EXERCISE INSTRUCTIONS
Extract each line of the data and write it out again exactly.
## start SOURCE MATERIAL
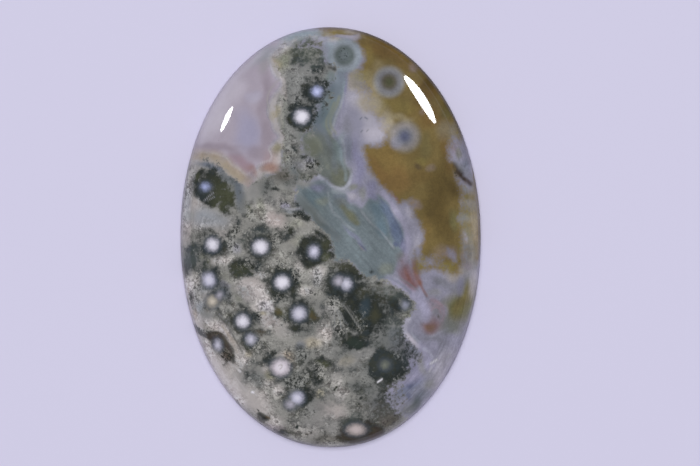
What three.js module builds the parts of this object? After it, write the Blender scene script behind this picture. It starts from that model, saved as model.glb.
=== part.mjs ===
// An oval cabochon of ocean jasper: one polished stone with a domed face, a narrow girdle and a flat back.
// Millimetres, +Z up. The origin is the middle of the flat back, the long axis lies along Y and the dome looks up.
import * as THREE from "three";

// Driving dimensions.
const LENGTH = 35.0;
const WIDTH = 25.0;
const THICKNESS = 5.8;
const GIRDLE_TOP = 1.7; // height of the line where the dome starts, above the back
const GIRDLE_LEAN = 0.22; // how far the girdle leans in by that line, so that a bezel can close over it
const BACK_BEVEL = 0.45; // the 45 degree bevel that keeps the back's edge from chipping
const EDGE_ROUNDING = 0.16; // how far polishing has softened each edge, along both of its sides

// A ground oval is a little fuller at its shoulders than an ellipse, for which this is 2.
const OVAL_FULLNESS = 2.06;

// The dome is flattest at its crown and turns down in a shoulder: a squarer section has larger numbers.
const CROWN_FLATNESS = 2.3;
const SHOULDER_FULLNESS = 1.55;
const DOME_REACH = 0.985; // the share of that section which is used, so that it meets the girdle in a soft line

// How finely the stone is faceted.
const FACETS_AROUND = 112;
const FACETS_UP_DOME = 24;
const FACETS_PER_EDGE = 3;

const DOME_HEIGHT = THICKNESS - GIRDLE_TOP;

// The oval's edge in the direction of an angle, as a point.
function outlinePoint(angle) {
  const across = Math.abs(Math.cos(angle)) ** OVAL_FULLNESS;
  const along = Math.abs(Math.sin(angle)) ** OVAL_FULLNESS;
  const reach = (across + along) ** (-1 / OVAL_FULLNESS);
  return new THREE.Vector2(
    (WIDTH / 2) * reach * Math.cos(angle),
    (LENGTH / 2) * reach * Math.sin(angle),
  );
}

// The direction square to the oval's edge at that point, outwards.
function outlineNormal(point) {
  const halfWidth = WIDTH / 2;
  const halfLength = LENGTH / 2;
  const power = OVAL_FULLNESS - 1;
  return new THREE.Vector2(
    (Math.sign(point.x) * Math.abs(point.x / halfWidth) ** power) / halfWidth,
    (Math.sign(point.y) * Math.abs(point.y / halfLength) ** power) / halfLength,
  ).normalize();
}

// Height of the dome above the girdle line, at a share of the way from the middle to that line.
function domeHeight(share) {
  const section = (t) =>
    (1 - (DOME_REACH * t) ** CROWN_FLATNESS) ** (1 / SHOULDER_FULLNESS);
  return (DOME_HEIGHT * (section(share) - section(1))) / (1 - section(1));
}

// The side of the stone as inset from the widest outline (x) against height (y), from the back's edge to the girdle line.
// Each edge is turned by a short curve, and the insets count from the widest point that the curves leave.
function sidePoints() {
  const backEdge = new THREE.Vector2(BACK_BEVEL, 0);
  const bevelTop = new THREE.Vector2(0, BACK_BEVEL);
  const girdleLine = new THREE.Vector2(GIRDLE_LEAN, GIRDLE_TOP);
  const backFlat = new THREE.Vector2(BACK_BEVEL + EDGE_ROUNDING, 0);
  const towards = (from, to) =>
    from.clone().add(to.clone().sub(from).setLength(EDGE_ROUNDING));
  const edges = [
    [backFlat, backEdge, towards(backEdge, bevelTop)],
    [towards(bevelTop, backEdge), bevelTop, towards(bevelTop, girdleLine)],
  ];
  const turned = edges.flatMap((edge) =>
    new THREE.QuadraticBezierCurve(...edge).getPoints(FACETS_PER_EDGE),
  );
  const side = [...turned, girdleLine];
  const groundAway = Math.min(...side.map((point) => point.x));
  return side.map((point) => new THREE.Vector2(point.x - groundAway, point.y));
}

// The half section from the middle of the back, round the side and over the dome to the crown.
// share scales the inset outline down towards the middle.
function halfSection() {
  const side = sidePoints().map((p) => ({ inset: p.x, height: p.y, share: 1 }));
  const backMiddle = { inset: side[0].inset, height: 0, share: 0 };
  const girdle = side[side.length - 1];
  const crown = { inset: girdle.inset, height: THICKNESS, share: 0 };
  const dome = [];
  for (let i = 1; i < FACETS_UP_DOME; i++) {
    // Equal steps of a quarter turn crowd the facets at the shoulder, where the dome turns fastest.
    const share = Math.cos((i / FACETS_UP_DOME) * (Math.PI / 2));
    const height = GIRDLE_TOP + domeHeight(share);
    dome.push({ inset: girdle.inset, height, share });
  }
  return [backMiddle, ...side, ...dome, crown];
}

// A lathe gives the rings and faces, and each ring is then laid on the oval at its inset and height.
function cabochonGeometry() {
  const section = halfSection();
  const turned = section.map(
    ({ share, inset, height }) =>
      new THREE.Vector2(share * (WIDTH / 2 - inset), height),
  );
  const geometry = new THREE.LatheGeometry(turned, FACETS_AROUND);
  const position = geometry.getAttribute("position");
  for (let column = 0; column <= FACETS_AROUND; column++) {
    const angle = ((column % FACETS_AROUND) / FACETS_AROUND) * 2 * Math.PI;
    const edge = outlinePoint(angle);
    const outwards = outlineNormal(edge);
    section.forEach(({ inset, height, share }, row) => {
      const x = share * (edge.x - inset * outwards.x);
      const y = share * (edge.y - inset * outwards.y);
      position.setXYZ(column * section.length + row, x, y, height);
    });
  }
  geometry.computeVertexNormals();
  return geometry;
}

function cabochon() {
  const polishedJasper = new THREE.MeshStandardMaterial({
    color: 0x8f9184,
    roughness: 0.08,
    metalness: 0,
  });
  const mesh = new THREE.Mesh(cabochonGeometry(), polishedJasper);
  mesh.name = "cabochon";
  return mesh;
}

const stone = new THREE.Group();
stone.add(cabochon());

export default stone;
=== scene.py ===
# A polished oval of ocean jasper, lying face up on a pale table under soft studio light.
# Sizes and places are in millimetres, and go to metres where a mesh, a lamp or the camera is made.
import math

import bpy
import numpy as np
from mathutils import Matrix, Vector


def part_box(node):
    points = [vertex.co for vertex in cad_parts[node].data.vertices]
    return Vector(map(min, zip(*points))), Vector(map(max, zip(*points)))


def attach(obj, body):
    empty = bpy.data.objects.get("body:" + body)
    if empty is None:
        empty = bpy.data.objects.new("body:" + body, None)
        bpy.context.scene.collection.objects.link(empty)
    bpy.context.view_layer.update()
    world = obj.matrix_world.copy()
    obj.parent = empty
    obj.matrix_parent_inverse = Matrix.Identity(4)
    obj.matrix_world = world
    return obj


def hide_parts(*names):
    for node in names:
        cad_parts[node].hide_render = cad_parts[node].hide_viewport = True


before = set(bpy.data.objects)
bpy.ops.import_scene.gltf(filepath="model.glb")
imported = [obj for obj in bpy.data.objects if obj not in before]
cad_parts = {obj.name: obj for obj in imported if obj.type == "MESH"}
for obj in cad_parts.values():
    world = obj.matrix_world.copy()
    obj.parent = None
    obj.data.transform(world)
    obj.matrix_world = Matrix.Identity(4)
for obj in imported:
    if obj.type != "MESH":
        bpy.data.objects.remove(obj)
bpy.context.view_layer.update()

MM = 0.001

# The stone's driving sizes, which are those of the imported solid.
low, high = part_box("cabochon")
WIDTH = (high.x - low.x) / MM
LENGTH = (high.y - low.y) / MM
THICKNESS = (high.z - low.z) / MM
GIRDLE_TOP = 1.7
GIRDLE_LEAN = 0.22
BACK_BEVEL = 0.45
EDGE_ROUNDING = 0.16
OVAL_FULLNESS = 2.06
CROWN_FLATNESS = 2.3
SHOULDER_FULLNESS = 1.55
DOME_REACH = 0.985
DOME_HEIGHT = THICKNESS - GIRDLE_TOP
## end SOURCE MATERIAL
EXERCISE OUTPUT
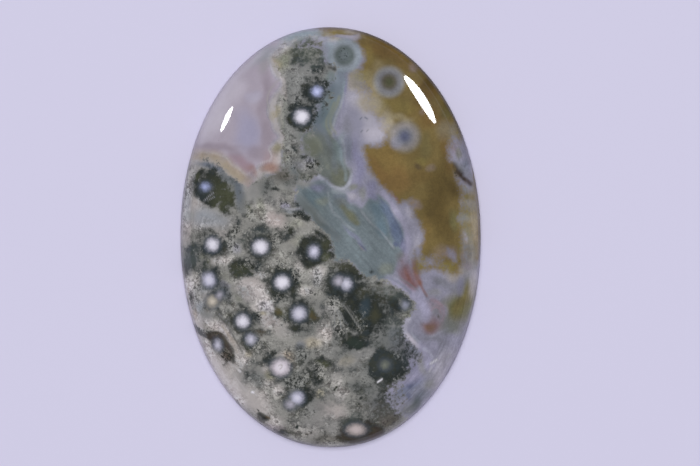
What three.js module builds the parts of this object? After it, write the Blender scene script behind this picture. It starts from that model, saved as model.glb.
=== part.mjs ===
// An oval cabochon of ocean jasper: one polished stone with a domed face, a narrow girdle and a flat back.
// Millimetres, +Z up. The origin is the middle of the flat back, the long axis lies along Y and the dome looks up.
import * as THREE from "three";

// Driving dimensions.
const LENGTH = 35.0;
const WIDTH = 25.0;
const THICKNESS = 5.8;
const GIRDLE_TOP = 1.7; // height of the line where the dome starts, above the back
const GIRDLE_LEAN = 0.22; // how far the girdle leans in by that line, so that a bezel can close over it
const BACK_BEVEL = 0.45; // the 45 degree bevel that keeps the back's edge from chipping
const EDGE_ROUNDING = 0.16; // how far polishing has softened each edge, along both of its sides

// A ground oval is a little fuller at its shoulders than an ellipse, for which this is 2.
const OVAL_FULLNESS = 2.06;

// The dome is flattest at its crown and turns down in a shoulder: a squarer section has larger numbers.
const CROWN_FLATNESS = 2.3;
const SHOULDER_FULLNESS = 1.55;
const DOME_REACH = 0.985; // the share of that section which is used, so that it meets the girdle in a soft line

// How finely the stone is faceted.
const FACETS_AROUND = 112;
const FACETS_UP_DOME = 24;
const FACETS_PER_EDGE = 3;

const DOME_HEIGHT = THICKNESS - GIRDLE_TOP;

// The oval's edge in the direction of an angle, as a point.
function outlinePoint(angle) {
  const across = Math.abs(Math.cos(angle)) ** OVAL_FULLNESS;
  const along = Math.abs(Math.sin(angle)) ** OVAL_FULLNESS;
  const reach = (across + along) ** (-1 / OVAL_FULLNESS);
  return new THREE.Vector2(
    (WIDTH / 2) * reach * Math.cos(angle),
    (LENGTH / 2) * reach * Math.sin(angle),
  );
}

// The direction square to the oval's edge at that point, outwards.
function outlineNormal(point) {
  const halfWidth = WIDTH / 2;
  const halfLength = LENGTH / 2;
  const power = OVAL_FULLNESS - 1;
  return new THREE.Vector2(
    (Math.sign(point.x) * Math.abs(point.x / halfWidth) ** power) / halfWidth,
    (Math.sign(point.y) * Math.abs(point.y / halfLength) ** power) / halfLength,
  ).normalize();
}

// Height of the dome above the girdle line, at a share of the way from the middle to that line.
function domeHeight(share) {
  const section = (t) =>
    (1 - (DOME_REACH * t) ** CROWN_FLATNESS) ** (1 / SHOULDER_FULLNESS);
  return (DOME_HEIGHT * (section(share) - section(1))) / (1 - section(1));
}

// The side of the stone as inset from the widest outline (x) against height (y), from the back's edge to the girdle line.
// Each edge is turned by a short curve, and the insets count from the widest point that the curves leave.
function sidePoints() {
  const backEdge = new THREE.Vector2(BACK_BEVEL, 0);
  const bevelTop = new THREE.Vector2(0, BACK_BEVEL);
  const girdleLine = new THREE.Vector2(GIRDLE_LEAN, GIRDLE_TOP);
  const backFlat = new THREE.Vector2(BACK_BEVEL + EDGE_ROUNDING, 0);
  const towards = (from, to) =>
    from.clone().add(to.clone().sub(from).setLength(EDGE_ROUNDING));
  const edges = [
    [backFlat, backEdge, towards(backEdge, bevelTop)],
    [towards(bevelTop, backEdge), bevelTop, towards(bevelTop, girdleLine)],
  ];
  const turned = edges.flatMap((edge) =>
    new THREE.QuadraticBezierCurve(...edge).getPoints(FACETS_PER_EDGE),
  );
  const side = [...turned, girdleLine];
  const groundAway = Math.min(...side.map((point) => point.x));
  return side.map((point) => new THREE.Vector2(point.x - groundAway, point.y));
}

// The half section from the middle of the back, round the side and over the dome to the crown.
// share scales the inset outline down towards the middle.
function halfSection() {
  const side = sidePoints().map((p) => ({ inset: p.x, height: p.y, share: 1 }));
  const backMiddle = { inset: side[0].inset, height: 0, share: 0 };
  const girdle = side[side.length - 1];
  const crown = { inset: girdle.inset, height: THICKNESS, share: 0 };
  const dome = [];
  for (let i = 1; i < FACETS_UP_DOME; i++) {
    // Equal steps of a quarter turn crowd the facets at the shoulder, where the dome turns fastest.
    const share = Math.cos((i / FACETS_UP_DOME) * (Math.PI / 2));
    const height = GIRDLE_TOP + domeHeight(share);
    dome.push({ inset: girdle.inset, height, share });
  }
  return [backMiddle, ...side, ...dome, crown];
}

// A lathe gives the rings and faces, and each ring is then laid on the oval at its inset and height.
function cabochonGeometry() {
  const section = halfSection();
  const turned = section.map(
    ({ share, inset, height }) =>
      new THREE.Vector2(share * (WIDTH / 2 - inset), height),
  );
  const geometry = new THREE.LatheGeometry(turned, FACETS_AROUND);
  const position = geometry.getAttribute("position");
  for (let column = 0; column <= FACETS_AROUND; column++) {
    const angle = ((column % FACETS_AROUND) / FACETS_AROUND) * 2 * Math.PI;
    const edge = outlinePoint(angle);
    const outwards = outlineNormal(edge);
    section.forEach(({ inset, height, share }, row) => {
      const x = share * (edge.x - inset * outwards.x);
      const y = share * (edge.y - inset * outwards.y);
      position.setXYZ(column * section.length + row, x, y, height);
    });
  }
  geometry.computeVertexNormals();
  return geometry;
}

function cabochon() {
  const polishedJasper = new THREE.MeshStandardMaterial({
    color: 0x8f9184,
    roughness: 0.08,
    metalness: 0,
  });
  const mesh = new THREE.Mesh(cabochonGeometry(), polishedJasper);
  mesh.name = "cabochon";
  return mesh;
}

const stone = new THREE.Group();
stone.add(cabochon());

export default stone;
=== scene.py ===
# A polished oval of ocean jasper, lying face up on a pale table under soft studio light.
# Sizes and places are in millimetres, and go to metres where a mesh, a lamp or the camera is made.
import math

import bpy
import numpy as np
from mathutils import Matrix, Vector


def part_box(node):
    points = [vertex.co for vertex in cad_parts[node].data.vertices]
    return Vector(map(min, zip(*points))), Vector(map(max, zip(*points)))


def attach(obj, body):
    empty = bpy.data.objects.get("body:" + body)
    if empty is None:
        empty = bpy.data.objects.new("body:" + body, None)
        bpy.context.scene.collection.objects.link(empty)
    bpy.context.view_layer.update()
    world = obj.matrix_world.copy()
    obj.parent = empty
    obj.matrix_parent_inverse = Matrix.Identity(4)
    obj.matrix_world = world
    return obj


def hide_parts(*names):
    for node in names:
        cad_parts[node].hide_render = cad_parts[node].hide_viewport = True


before = set(bpy.data.objects)
bpy.ops.import_scene.gltf(filepath="model.glb")
imported = [obj for obj in bpy.data.objects if obj not in before]
cad_parts = {obj.name: obj for obj in imported if obj.type == "MESH"}
for obj in cad_parts.values():
    world = obj.matrix_world.copy()
    obj.parent = None
    obj.data.transform(world)
    obj.matrix_world = Matrix.Identity(4)
for obj in imported:
    if obj.type != "MESH":
        bpy.data.objects.remove(obj)
bpy.context.view_layer.update()

MM = 0.001

# The stone's driving sizes, which are those of the imported solid.
low, high = part_box("cabochon")
WIDTH = (high.x - low.x) / MM
LENGTH = (high.y - low.y) / MM
THICKNESS = (high.z - low.z) / MM
GIRDLE_TOP = 1.7
GIRDLE_LEAN = 0.22
BACK_BEVEL = 0.45
EDGE_ROUNDING = 0.16
OVAL_FULLNESS = 2.06
CROWN_FLATNESS = 2.3
SHOULDER_FULLNESS = 1.55
DOME_REACH = 0.985
DOME_HEIGHT = THICKNESS - GIRDLE_TOP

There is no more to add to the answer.